> _Extracted material_
>> begin

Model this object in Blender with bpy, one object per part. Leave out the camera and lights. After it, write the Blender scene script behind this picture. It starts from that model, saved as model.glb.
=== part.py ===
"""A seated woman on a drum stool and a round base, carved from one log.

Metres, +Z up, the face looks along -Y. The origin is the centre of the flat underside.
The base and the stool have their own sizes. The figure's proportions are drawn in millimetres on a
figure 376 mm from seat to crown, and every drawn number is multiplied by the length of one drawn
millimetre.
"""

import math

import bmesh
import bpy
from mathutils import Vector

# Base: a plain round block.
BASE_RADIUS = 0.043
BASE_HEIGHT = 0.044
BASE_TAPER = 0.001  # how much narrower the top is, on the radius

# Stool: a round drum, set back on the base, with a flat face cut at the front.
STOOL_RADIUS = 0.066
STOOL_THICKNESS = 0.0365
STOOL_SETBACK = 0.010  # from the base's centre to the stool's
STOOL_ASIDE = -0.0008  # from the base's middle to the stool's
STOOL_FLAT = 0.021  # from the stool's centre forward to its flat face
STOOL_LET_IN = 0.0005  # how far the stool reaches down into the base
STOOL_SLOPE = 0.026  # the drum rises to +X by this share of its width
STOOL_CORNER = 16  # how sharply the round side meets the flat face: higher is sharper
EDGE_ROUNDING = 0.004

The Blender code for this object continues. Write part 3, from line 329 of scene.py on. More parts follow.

>> end

> _Stated problem_
Your task is to output all of the data above word for word.

> _Response_
Model this object in Blender with bpy, one object per part. Leave out the camera and lights. After it, write the Blender scene script behind this picture. It starts from that model, saved as model.glb.
=== part.py ===
"""A seated woman on a drum stool and a round base, carved from one log.

Metres, +Z up, the face looks along -Y. The origin is the centre of the flat underside.
The base and the stool have their own sizes. The figure's proportions are drawn in millimetres on a
figure 376 mm from seat to crown, and every drawn number is multiplied by the length of one drawn
millimetre.
"""

import math

import bmesh
import bpy
from mathutils import Vector

# Base: a plain round block.
BASE_RADIUS = 0.043
BASE_HEIGHT = 0.044
BASE_TAPER = 0.001  # how much narrower the top is, on the radius

# Stool: a round drum, set back on the base, with a flat face cut at the front.
STOOL_RADIUS = 0.066
STOOL_THICKNESS = 0.0365
STOOL_SETBACK = 0.010  # from the base's centre to the stool's
STOOL_ASIDE = -0.0008  # from the base's middle to the stool's
STOOL_FLAT = 0.021  # from the stool's centre forward to its flat face
STOOL_LET_IN = 0.0005  # how far the stool reaches down into the base
STOOL_SLOPE = 0.026  # the drum rises to +X by this share of its width
STOOL_CORNER = 16  # how sharply the round side meets the flat face: higher is sharper
EDGE_ROUNDING = 0.004

The Blender code for this object continues. Write part 3, from line 329 of scene.py on. More parts follow.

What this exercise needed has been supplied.